Abstract

Acts of governing upland peoples and landscapes increasingly reflect biopolitical endeavours in the frontiers of Southeast Asia—endeavours that aim to enhance and optimise the possibility of life. Beyond state schemes, actors in civil society continue to fixate on the uplands to govern and discipline indigenous peoples' bodies, beliefs and behaviours in the service of outsider aims. Today, indigenous uplanders negotiate a range of non-state governance practices that aim to re-make and un-make life and livelihood through sustained discursive and material disciplining.
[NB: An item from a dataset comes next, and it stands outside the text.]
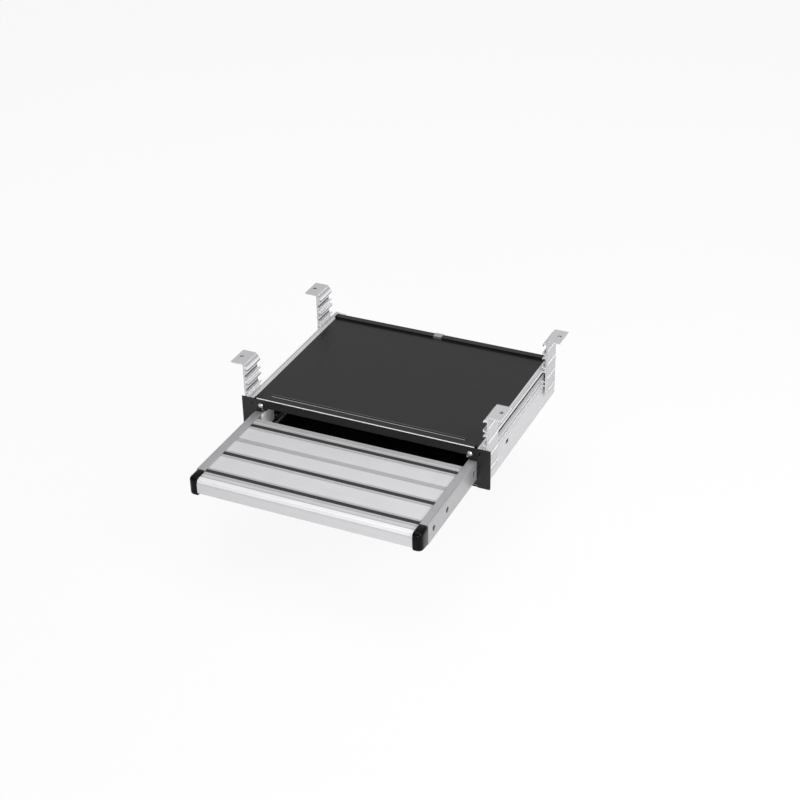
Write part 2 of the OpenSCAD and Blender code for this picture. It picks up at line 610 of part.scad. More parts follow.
// Corner cap: rounded shell over the end of the nose, with a plug inside the arm
cap_top = arm_top + 0.5;
cap_bot = arm_bot - 0.5;
cap_front = nose_front - cap_proud;
cap_out = arm_out + cap_side;
cap_low = cap_bot + cap_rise;
nose_bend = 12;                      // upper front edge of a cap
foot_bend = 8;                       // lower front edge of a cap
corner_bend = 9;                     // upright outer corner of a cap
rim_bend = 5;                        // long outer edges of a cap
module cap_from_side() {
    bar2([cap_front, cap_low + foot_bend], [cap_back, cap_top - nose_bend]);
    bar2([cap_front + nose_bend, arm_mid], [cap_back, cap_top]);
    translate([cap_front + nose_bend, cap_top - nose_bend]) circle(nose_bend);
    translate([cap_front + foot_bend, cap_low + foot_bend]) circle(foot_bend);
    polygon([[cap_front + foot_bend, cap_low], [cap_back, cap_bot], [cap_back, arm_mid],
             [cap_front + foot_bend, arm_mid]]);
}
module cap_from_above() {
    bar2([cap_in, cap_front + 3], [cap_out - corner_bend, cap_back]);
    bar2([cap_in + 3, cap_front], [cap_out - corner_bend, cap_back]);
    bar2([cap_out - corner_bend - 1, cap_front + corner_bend], [cap_out, cap_back]);
    translate([cap_out - corner_bend, cap_front + corner_bend]) circle(corner_bend);
    translate([cap_in + 3, cap_front + 3]) circle(3);
}
module cap_from_front() {
    bar2([cap_in, cap_bot], [cap_out - rim_bend, cap_top]);
    bar2([cap_out - rim_bend - 1, cap_bot + rim_bend], [cap_out, cap_top - rim_bend]);
    for (z = [cap_bot + rim_bend, cap_top - rim_bend]) translate([cap_out - rim_bend, z]) circle(rim_bend);
}
module cap() color([0.03, 0.03, 0.03]) in_case() {
    intersection() {
        run_across(cap_in, cap_out) cap_from_side();
        translate([0, 0, cap_bot]) linear_extrude(cap_top - cap_bot) cap_from_above();
        run_back(cap_front, cap_back) cap_from_front();
    }
    block([arm_in + 0.4, cap_back - 2, arm_bot + 0.4], [arm_out - 0.4, arm_front, arm_top - 0.4]);
    block([arm_in + arm_wall + fit_gap, arm_front - 1, arm_bot + arm_wall + fit_gap],
          [arm_out - arm_wall - fit_gap, arm_front + 16, arm_top - arm_wall - fit_gap]);
}
module left_cap() mirror([1, 0, 0]) cap();
module right_cap() cap();

// Carriage: block that plugs into the rear of the arm, holds a roller and stops the step
join_y = 30;
lug_y1 = arm_rear + 12;
slot_x = [arm_in + 3.5, arm_in + 16.5];
module carriage() color([0.06, 0.06, 0.06]) in_case() difference() {
    union() {
        block([arm_in + arm_wall + fit_gap, arm_rear - 40, arm_bot + arm_wall + fit_gap],
              [arm_out - arm_wall - fit_gap, arm_rear + 1, arm_top - arm_wall - fit_gap]);
        run_back(arm_rear, carriage_rear) soft_bar([arm_in, arm_bot], [arm_out, arm_top], 1);
        block([pocket_x[0] - 1, arm_rear, (arm_bot + floor_z) / 2 - 0.75], [pocket_x[1] + 1, lug_y1, arm_bot + 1]);
    }
    block([slot_x[0], roller_y - rear_r - 1, rear_roller_z - rear_r - 1],
          [slot_x[1], roller_y + rear_r + 1, arm_top + 1]);
    pin_x(arm_in - 1, arm_out + 1, roller_y, rear_roller_z, 3 + pin_gap);
    pin_x(arm_in - 1, arm_out + 1, tie_y, tie_z, shank_r + 0.15);
    pin_x(arm_out - 4, arm_out + 1, tie_y, tie_z, head_r + 0.3);
    pin_x(arm_in - 1, arm_in + 12, carriage_screw_y, carriage_screw_z, shank_r);
    pin_x(arm_out - 14, arm_out + 1, join_y, screw_z, shank_r);
}
module left_carriage() mirror([1, 0, 0]) carriage();
module right_carriage() carriage();

// Screws that hold each carriage and its bump plate
carriage_screw_y = 60;
carriage_screw_z = arm_bot + 7;
module button_head(x, y, z) translate([x, y, z]) rotate([0, -90, 0]) rotate_extrude() intersection() {
    translate([0, -5.4]) circle(8.2);
    bar2([0, 0], [5, 2.8]);
}
module carriage_screws() color([0.8, 0.8, 0.82]) in_case() both_sides() {
    difference() {
        union() {
            pin_x(arm_in, arm_in + 11, carriage_screw_y, carriage_screw_z, shank_r);
            button_head(arm_in, carriage_screw_y, carriage_screw_z);
        }
        translate([arm_in - 1.2, carriage_screw_y, carriage_screw_z]) rotate([0, -90, 0])
            cylinder(r = 1.8, h = 4, $fn = 6);
    }
    difference() {
        pin_x(arm_out - 13, arm_out - 0.2, join_y, screw_z, shank_r);
        translate([arm_out - 2, join_y, screw_z]) rotate([0, 90, 0]) cylinder(r = 1.8, h = 4, $fn = 6);
    }
}
module rear_roller() color([0.85, 0.85, 0.82])
    roller(rear_r, 3 + pin_gap, slot_x[0] + 0.5, slot_x[1] - 0.5, roller_y, rear_roller_z);
module left_rear_roller() mirror([1, 0, 0]) rear_roller();
module right_rear_roller() rear_roller();
module rear_roller_pins() color([0.7, 0.7, 0.72]) in_case() both_sides()
    pin_x(arm_in + 0.4, arm_out - 0.4, roller_y, rear_roller_z, 3);

// Cross tie between the carriages, with bolts in from the outside
tie_half = 15;
module rear_tie() color([0.08, 0.08, 0.08]) in_case() {
    run_across(-arm_in, arm_in) difference() {
        soft_bar([tie_y - tie_half, tie_z - 11], [tie_y + tie_half, tie_z + 11], 2);
        bar2([tie_y - tie_half - 1, tie_z - 8.5], [tie_y + tie_half - 2.5, tie_z + 8.5]);
    }
    for (s = [-1, 1]) difference() {
        block([min(s * arm_in, s * (arm_in - 14)), tie_y - 7, tie_z - 9],
              [max(s * arm_in, s * (arm_in - 14)), tie_y + tie_half - 1, tie_z + 9]);
        pin_x(min(s * (arm_in + 1), s * (arm_in - 15)), max(s * (arm_in + 1), s * (arm_in - 15)),
              tie_y, tie_z, shank_r);
    }
}
module tie_bolts() color([0.7, 0.7, 0.72]) in_case() both_sides() difference() {
    union() {
        pin_x(arm_in - 12, arm_out - 3, tie_y, tie_z, shank_r);
        pin_x(arm_out - 4, arm_out - 0.6, tie_y, tie_z, head_r);
    }
    translate([arm_out - 3, tie_y, tie_z]) rotate([0, 90, 0]) cylinder(r = 2.4, h = 4, $fn = 6);
}

// Striker on the tie, gripped by the catch when the step is in
striker_end = wall_y - travel - 3.5;
module striker() color([0.7, 0.7, 0.72]) in_case() {
    pin_y(tie_y + tie_half, striker_end - 6, 0, catch_z, 3);
    pin_y(tie_y + tie_half, tie_y + tie_half + 2, 0, catch_z, 5.5);
    translate([0, striker_end - 6, catch_z]) rotate([-90, 0, 0]) cylinder(r1 = 4.5, r2 = 2, h = 6);
}

left_rail();
right_rail();
front_frame();
top_cover();
bottom_pan();
rear_crossbar();
rear_clip();
corner_plugs();
crossbar_rivets();
pan_rivets();
left_front_bracket();
left_rear_bracket();
right_front_bracket();
right_rear_bracket();
bracket_screws();
frame_screws();
left_guide_block();
right_guide_block();
upper_glides();
stop_screw();
rear_buffers();
latch_catch();
left_front_roller();
right_front_roller();
front_roller_pins();
left_arm();
right_arm();
nose_profile();
front_plank();
rear_plank();
front_insert();
middle_insert();
rear_insert();
left_cap();
right_cap();
arm_screws();
left_carriage();
right_carriage();
rear_tie();
tie_bolts();
carriage_screws();
striker();
left_rear_roller();
right_rear_roller();
rear_roller_pins();
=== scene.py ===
"""Looks of the pull-out caravan step: finishes, fine pieces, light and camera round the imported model."""

import math

import bmesh
import bpy
from mathutils import Matrix, Vector


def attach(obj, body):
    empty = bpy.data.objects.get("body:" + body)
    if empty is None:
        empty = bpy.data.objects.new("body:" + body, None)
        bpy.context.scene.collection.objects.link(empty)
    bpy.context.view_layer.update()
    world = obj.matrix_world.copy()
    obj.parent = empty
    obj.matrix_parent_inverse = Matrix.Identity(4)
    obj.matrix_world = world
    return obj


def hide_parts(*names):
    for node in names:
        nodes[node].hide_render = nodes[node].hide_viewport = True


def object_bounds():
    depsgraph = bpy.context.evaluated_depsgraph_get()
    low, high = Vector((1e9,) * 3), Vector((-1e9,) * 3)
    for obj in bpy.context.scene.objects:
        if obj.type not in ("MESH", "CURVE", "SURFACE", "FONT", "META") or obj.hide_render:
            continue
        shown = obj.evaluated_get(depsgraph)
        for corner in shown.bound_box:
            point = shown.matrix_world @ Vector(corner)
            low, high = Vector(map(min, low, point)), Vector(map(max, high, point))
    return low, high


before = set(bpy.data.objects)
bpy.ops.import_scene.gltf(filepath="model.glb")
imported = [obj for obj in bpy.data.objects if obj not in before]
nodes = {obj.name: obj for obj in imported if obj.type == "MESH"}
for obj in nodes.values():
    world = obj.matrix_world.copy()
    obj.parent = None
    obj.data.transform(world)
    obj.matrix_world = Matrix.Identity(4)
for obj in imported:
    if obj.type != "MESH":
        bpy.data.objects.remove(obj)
cad_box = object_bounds()
scene = bpy.context.scene
MM = 0.001


# Places on the step

def node_box(name):
    """The lowest and highest corner of a node, in metres."""
    node = nodes[name]
    corners = [node.matrix_world @ Vector(corner) for corner in node.bound_box]
    low = Vector(min(corner[axis] for corner in corners) for axis in range(3))
    high = Vector(max(corner[axis] for corner in corners) for axis in range(3))
    return low, high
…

Bridging Foucauldian biopolitics and material studies, I describe how the intersection of NGO (para-state) and missionary practices strive to optimise upland life in contrasting yet reinforcing ways to powerfully reorder the world of Pala'wan uplanders towards modern ideals and existence. In doing so, I examine how a small, curious upland item—the customary Tingkep basket—has come to mediate such biopolitical endeavours in the uplands of southern Palawan, the Philippines. Through the Tingkep's ‘lively character’, I explore how NGOs valorise custom and tradition to optimise the Tingkep's livelihood potential for forest conservation, and how Seventh Day Adventists prohibit myths, rituals, and livelihoods that support Tingkep world-making for proselytization. I describe how these actors' efforts to condition and discipline Pala'wan bodies and behaviours intersect, reforming how uplanders reproduce themselves over time and space. I conclude by asserting that indigenous sovereignty over life and livelihood matters now more than ever as biopolitical interventions intensify and manifest in the uplands.